### The records

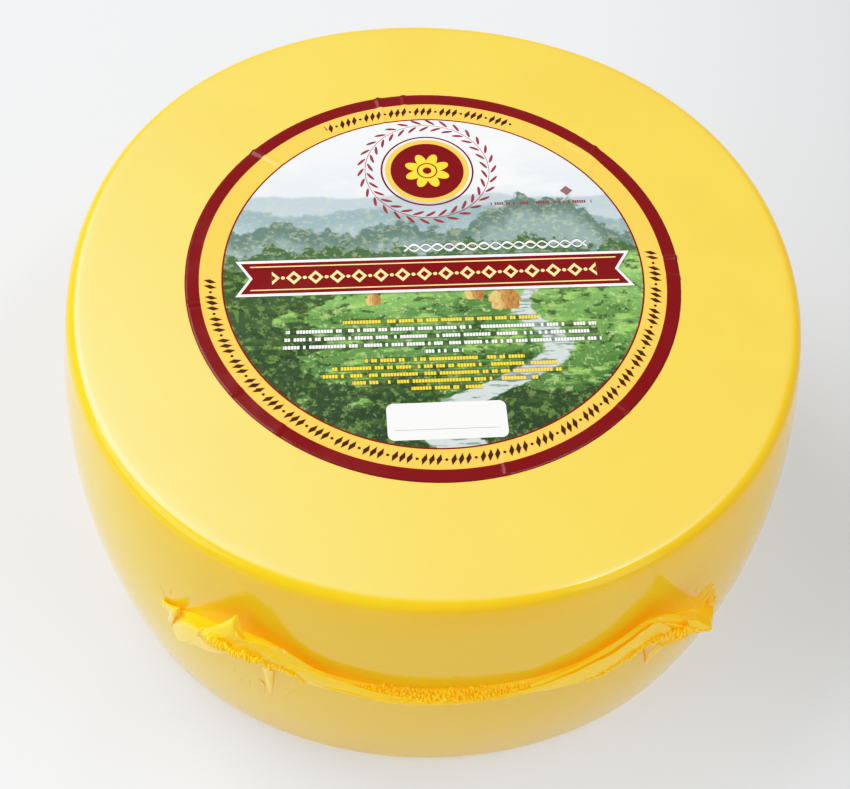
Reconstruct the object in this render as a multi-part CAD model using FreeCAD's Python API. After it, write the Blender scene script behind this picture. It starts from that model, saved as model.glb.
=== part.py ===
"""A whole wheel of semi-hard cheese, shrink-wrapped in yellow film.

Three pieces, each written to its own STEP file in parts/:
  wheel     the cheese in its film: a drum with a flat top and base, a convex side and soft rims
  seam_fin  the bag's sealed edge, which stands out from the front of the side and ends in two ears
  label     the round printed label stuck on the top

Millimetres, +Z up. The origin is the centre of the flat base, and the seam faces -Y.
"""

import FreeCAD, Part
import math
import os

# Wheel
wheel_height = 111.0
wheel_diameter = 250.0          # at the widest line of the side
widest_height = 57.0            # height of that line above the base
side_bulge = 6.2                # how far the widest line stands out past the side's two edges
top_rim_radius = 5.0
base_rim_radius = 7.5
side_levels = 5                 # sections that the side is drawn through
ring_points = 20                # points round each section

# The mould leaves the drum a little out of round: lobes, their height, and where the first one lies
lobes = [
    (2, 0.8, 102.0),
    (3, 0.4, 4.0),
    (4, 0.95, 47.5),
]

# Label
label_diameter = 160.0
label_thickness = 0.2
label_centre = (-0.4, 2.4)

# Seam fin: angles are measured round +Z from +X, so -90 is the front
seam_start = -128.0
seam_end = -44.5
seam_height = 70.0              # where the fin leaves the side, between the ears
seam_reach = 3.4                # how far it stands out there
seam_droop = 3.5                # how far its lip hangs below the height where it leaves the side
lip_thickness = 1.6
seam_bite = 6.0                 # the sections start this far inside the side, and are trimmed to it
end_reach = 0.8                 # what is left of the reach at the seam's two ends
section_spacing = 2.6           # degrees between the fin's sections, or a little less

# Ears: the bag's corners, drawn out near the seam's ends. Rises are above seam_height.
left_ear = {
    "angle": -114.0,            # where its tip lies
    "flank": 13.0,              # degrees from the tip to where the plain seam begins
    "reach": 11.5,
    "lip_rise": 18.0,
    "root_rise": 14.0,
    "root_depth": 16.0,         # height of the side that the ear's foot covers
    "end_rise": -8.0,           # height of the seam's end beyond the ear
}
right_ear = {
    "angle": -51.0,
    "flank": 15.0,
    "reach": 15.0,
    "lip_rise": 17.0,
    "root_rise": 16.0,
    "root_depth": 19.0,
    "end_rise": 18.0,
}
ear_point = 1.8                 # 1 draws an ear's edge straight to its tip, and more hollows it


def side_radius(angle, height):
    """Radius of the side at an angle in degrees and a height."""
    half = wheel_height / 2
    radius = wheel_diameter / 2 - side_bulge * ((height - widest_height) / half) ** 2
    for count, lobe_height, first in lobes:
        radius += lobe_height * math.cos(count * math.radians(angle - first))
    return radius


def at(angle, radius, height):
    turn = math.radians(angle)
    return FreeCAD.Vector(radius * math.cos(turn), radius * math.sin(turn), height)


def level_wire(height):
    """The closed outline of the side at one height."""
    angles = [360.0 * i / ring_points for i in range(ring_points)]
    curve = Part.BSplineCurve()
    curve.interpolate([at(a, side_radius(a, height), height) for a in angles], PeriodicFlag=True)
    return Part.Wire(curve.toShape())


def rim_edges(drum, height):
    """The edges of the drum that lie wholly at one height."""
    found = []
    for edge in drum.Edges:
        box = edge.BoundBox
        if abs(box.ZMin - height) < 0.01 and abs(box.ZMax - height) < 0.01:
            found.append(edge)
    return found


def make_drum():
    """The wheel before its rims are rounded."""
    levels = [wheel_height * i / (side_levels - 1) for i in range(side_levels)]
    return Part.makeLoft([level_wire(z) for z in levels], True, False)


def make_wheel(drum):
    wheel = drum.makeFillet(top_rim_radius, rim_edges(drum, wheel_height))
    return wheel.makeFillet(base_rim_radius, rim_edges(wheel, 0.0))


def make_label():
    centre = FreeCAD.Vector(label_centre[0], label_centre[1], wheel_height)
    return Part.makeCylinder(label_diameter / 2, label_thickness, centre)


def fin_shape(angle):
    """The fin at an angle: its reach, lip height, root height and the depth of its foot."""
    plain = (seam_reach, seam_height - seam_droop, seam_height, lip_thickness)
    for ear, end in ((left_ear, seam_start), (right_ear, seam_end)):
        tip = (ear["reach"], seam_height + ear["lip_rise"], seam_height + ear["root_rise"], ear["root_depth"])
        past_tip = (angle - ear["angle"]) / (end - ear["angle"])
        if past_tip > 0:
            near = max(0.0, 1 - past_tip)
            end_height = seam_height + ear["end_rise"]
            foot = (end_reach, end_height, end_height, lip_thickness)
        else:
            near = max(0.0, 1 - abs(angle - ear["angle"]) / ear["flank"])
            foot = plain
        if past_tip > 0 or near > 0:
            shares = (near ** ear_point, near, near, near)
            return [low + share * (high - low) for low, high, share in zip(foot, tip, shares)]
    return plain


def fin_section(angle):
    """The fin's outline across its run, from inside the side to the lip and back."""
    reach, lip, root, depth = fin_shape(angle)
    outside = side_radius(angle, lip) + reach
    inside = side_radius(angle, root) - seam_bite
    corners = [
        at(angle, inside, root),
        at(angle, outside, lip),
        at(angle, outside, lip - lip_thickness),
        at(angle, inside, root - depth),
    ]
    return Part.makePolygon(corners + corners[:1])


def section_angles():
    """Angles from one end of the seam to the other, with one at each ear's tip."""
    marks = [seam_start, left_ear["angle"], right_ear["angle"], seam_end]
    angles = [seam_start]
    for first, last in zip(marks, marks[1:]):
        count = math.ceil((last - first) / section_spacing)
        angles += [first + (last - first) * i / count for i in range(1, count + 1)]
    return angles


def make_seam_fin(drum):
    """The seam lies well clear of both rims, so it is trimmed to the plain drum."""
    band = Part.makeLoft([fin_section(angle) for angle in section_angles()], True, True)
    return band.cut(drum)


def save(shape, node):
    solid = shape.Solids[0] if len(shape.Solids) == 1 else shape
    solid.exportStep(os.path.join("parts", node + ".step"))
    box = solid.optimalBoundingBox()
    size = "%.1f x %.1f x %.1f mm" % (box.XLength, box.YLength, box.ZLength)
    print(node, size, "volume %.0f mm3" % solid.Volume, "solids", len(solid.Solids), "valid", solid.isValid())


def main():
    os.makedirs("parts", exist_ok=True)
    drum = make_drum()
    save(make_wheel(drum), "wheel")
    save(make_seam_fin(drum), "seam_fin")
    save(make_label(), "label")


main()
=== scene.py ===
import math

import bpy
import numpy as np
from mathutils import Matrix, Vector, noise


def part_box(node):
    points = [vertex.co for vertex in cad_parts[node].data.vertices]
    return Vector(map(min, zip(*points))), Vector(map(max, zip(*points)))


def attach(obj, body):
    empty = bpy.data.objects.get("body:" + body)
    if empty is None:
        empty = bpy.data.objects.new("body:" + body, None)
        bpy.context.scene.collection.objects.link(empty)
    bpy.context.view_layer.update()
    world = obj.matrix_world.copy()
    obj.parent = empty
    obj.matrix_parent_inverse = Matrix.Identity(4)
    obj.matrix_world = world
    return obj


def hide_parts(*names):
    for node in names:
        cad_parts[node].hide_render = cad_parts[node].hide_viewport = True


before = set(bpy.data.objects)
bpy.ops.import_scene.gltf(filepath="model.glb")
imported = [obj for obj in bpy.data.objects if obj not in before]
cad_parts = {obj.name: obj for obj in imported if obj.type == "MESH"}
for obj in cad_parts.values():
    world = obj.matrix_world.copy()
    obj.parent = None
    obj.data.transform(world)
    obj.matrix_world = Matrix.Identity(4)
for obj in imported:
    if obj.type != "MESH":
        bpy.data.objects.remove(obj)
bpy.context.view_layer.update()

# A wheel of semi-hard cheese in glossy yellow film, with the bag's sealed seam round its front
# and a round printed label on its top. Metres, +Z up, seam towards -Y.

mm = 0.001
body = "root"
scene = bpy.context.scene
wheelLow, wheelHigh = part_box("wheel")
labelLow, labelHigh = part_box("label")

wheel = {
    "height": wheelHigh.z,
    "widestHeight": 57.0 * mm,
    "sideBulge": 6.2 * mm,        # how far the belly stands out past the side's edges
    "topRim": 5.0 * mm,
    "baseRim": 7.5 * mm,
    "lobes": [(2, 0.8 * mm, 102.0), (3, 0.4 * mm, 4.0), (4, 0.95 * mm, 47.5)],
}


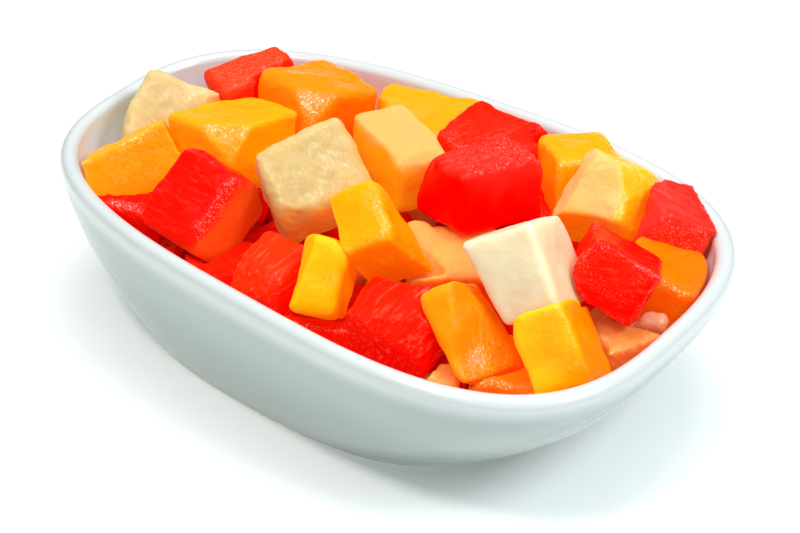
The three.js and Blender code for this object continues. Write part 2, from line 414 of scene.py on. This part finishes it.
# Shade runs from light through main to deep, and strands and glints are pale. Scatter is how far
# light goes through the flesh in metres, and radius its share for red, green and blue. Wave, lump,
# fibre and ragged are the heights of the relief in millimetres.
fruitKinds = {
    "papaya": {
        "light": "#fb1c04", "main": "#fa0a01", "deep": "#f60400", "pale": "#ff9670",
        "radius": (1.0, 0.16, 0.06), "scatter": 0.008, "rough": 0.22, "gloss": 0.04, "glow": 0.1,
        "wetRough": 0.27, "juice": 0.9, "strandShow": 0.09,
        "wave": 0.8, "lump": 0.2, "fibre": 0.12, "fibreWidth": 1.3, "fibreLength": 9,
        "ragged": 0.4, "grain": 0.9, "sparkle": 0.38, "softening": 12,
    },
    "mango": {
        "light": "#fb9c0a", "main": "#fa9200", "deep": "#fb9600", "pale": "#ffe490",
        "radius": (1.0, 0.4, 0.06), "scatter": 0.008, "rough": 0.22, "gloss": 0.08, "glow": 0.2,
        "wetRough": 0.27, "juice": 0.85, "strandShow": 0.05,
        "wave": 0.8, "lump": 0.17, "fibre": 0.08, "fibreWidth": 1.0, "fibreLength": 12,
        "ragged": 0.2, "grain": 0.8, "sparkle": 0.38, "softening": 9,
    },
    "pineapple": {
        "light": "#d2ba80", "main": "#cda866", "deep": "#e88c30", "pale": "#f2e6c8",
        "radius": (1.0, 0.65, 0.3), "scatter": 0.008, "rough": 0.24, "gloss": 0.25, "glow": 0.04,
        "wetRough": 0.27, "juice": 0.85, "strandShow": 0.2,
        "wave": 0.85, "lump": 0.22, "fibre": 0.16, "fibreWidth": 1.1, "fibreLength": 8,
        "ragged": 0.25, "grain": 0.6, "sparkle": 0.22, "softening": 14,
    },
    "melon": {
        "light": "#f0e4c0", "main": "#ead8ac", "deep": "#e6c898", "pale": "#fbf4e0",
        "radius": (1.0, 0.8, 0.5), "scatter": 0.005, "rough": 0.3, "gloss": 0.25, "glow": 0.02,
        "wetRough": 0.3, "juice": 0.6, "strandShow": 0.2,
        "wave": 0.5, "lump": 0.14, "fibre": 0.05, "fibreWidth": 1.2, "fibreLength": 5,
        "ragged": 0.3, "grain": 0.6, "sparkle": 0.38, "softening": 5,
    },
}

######

- [What the exercise asks] Reproduce, exactly as written, the stretch of lines whose first line is the one with "return band.cut(drum)" and whose last line is the one with "obj.matrix_world = world".

- [Solution to this exercise]
    return band.cut(drum)


def save(shape, node):
    solid = shape.Solids[0] if len(shape.Solids) == 1 else shape
    solid.exportStep(os.path.join("parts", node + ".step"))
    box = solid.optimalBoundingBox()
    size = "%.1f x %.1f x %.1f mm" % (box.XLength, box.YLength, box.ZLength)
    print(node, size, "volume %.0f mm3" % solid.Volume, "solids", len(solid.Solids), "valid", solid.isValid())


def main():
    os.makedirs("parts", exist_ok=True)
    drum = make_drum()
    save(make_wheel(drum), "wheel")
    save(make_seam_fin(drum), "seam_fin")
    save(make_label(), "label")


main()
=== scene.py ===
import math

import bpy
import numpy as np
from mathutils import Matrix, Vector, noise


def part_box(node):
    points = [vertex.co for vertex in cad_parts[node].data.vertices]
    return Vector(map(min, zip(*points))), Vector(map(max, zip(*points)))


def attach(obj, body):
    empty = bpy.data.objects.get("body:" + body)
    if empty is None:
        empty = bpy.data.objects.new("body:" + body, None)
        bpy.context.scene.collection.objects.link(empty)
    bpy.context.view_layer.update()
    world = obj.matrix_world.copy()
    obj.parent = empty
    obj.matrix_parent_inverse = Matrix.Identity(4)
    obj.matrix_world = world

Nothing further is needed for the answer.